Despite that trend, Beyl said programs do exist through UTIA that would be beneficial to those in agriculture.

“Financial planning for increased profitability could be found in our Agricultural & Resource Economics Department, programs geared toward profitable livestock production can be found in our Animal Science Department, grain and forage crop production in our Plant Science Department – and the list goes on,” she added.

In her state, Beyl said adult learners are eligible for Tennessee Reconnect, a state-sponsored grant program that allows adults who do not already have an associate’s or bachelor’s degree to attend in-state community or technical colleges tuition-free. Tennessee is the first state in the nation to institute such a program.

Even IWU is constantly seeking new ways to reach an older audience. “At IWU-National & Global, we are reimagining the process we use to design new degree programs,” said Rose. “We just recently initiated a Strategic Program Launch team whose sole purpose is to release several new programs each year.

For Whitman, IWU even removed the barriers for entry, making it simple for him to get started. “I have discovered with IWU that they stand ready to help navigate the bureaucracies involved. There is nothing to stop anyone from furthering their education.”

In an industry that is growing and changing in leaps and bounds, Whitman knows adaptation is the key to survival.
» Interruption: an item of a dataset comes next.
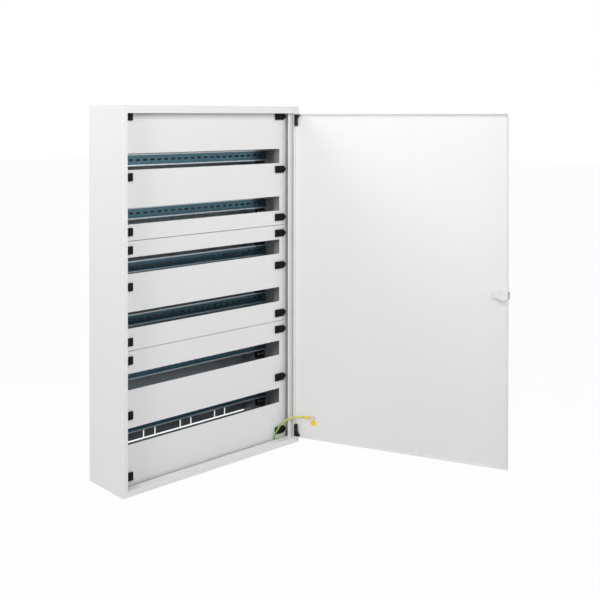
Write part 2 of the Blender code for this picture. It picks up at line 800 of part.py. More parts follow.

His farm is living proof: “Everywhere you look, they are forcing change that the average 63-year-old does not understand,” he pointed out. “It doesn’t mean he can’t understand it; it just means he’s never had the opportunity to gather that information.

“We have an advantage that I believe that older students need to remember,” he said. “What we have as older adults is experience, and we are far more powerful when we add our experience to that knowledge that we can obtain through education.”